By Jim Ellis
Dec. 23, 2021 — House retirement announcements keep coming, as late Monday veteran California Rep. Lucille Roybal-Allard (D-Downey) made public her intention not to seek a 16th term next November.In the 1992 election, Roybal-Allard, then a member of the California Assembly, won the open campaign to succeed her father, US Rep. Ed Roybal (D-CA), as he was concluding his own 30-year congressional career. Combined, the Roybal family will have held the Los Angeles County-based congressional district for 60 consecutive years when Rep. Roybal-Allard completes her current term at the beginning of 2023.
The congresswoman’s retirement announcement comes on the heels of fellow Los Angeles US Rep. Alan Lowenthal’s (D-Long Beach) pronouncement over the last weekend that he will not seek re-election. Both Roybal-Allard and Lowenthal are 80 years old.
The Lowenthal retirement apparently produced discussion within the California Citizens Redistricting Commission membership of collapsing his 47th District and combining it with Roybal-Allard’s 40th, which is nearby. They then agreed upon such a design, which would have meant a major constituency change for the congresswoman, taking her into a substantial amount of territory that she had not previously represented.
The redraw design makes sense particularly when seeing that the Roybal-Allard district, the most Hispanic seat in the nation with a population percentage exceeding 87 percent, is the CD also needing the greatest population influx, some 70,139 individuals, among the 35 California districts requiring more people.
Directly to the west of Roybal-Allard’s 40th lies Rep. Karen Bass’ 37th CD that includes Culver City and part of the Watts area. In late September, Bass announced that she will run for the open Los Angeles mayor’s office, becoming the first California member to create an open seat in the state delegation.
The original redistricting draft combined this district largely with Rep. Maxine Waters’ (D-Los Angeles) CD, but with Reps. Roybal-Allard and Lowenthal now retiring, combining their two seats became the logical redrafting move. The Bass district was then restored.

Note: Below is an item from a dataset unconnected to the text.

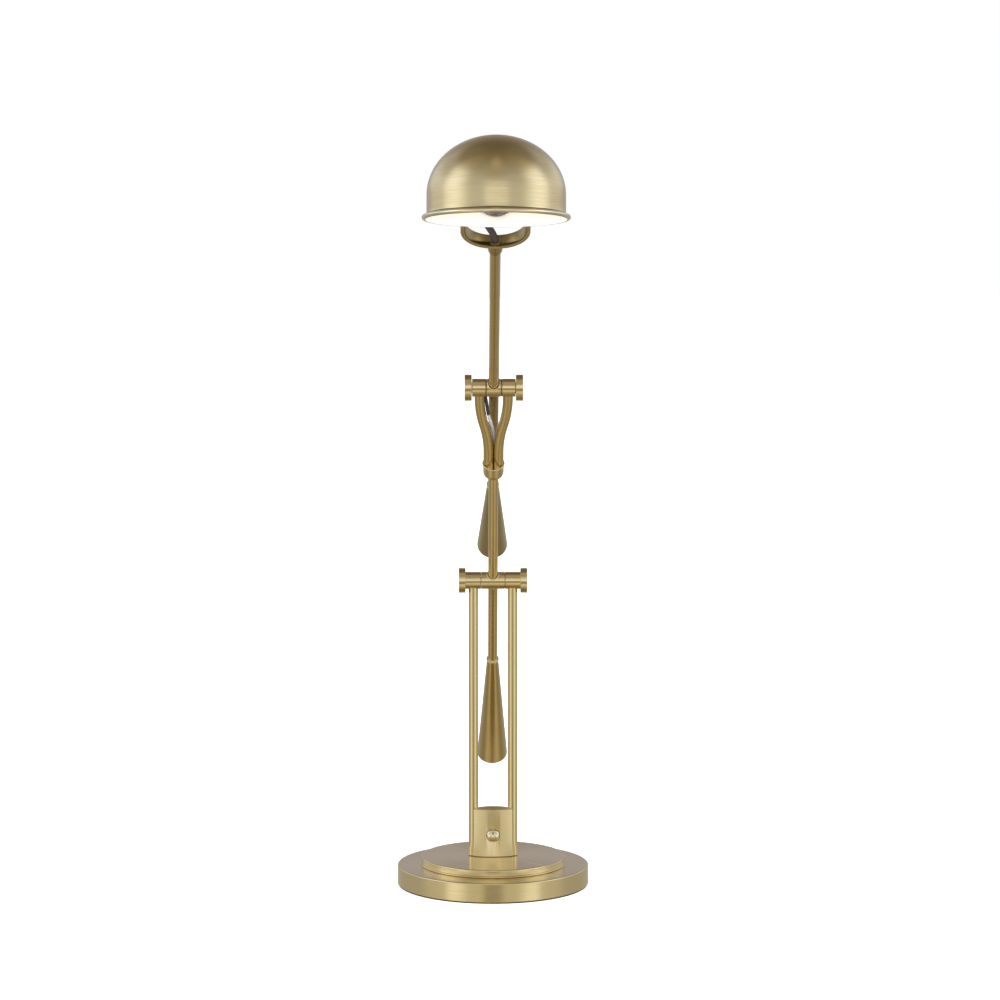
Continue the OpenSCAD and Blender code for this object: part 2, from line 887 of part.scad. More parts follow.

Combining the 40th and the 47th into a new 42nd CD in conjunction with other adjustments, allows the Commission members to meet the state’s population quota of 760,350 residents per district throughout the Los Angeles metro area. Together, the 18 districts that comprise LA County required a population influx exceeding 620,000 people, hence collapsing a central and southern Los Angeles County pair of districts into one became the commissioners’ most logical solution.
The quickly changing national House open seat count grows to a total of 41 with the Roybal-Allard announcement. From this number, a total of 30 carryover districts (to new redistricting maps) will host open seat campaigns. From the aggregate, 21 come from Democrats with just nine Republican members retiring or seeking other offices. The total does not include the FL-20 vacancy that will be filled in a Jan. 11 special election.
Reapportionment is creating seven new seats (two in Texas, and one each in Colorado, Florida, Montana, North Carolina, and Oregon), while four new open districts have been drawn in recently adopted redistricting maps: two in Illinois, and one each in Georgia and North Carolina. The states losing one district apiece are California, Illinois, Michigan, New York, Ohio, Pennsylvania, and West Virginia.
At this point, 22 states have completed redistricting of the 44 entities that hold multiple districts. Six, Alaska, Delaware, North Dakota, South Dakota, Vermont, and Wyoming have only at-large congressional districts.
With the candidate filing deadline occurring so far in just one state, Texas, it is likely we will see other retirements coming particularly as more states complete redistricting and candidate filing begins in earnest during the first quarter of 2022.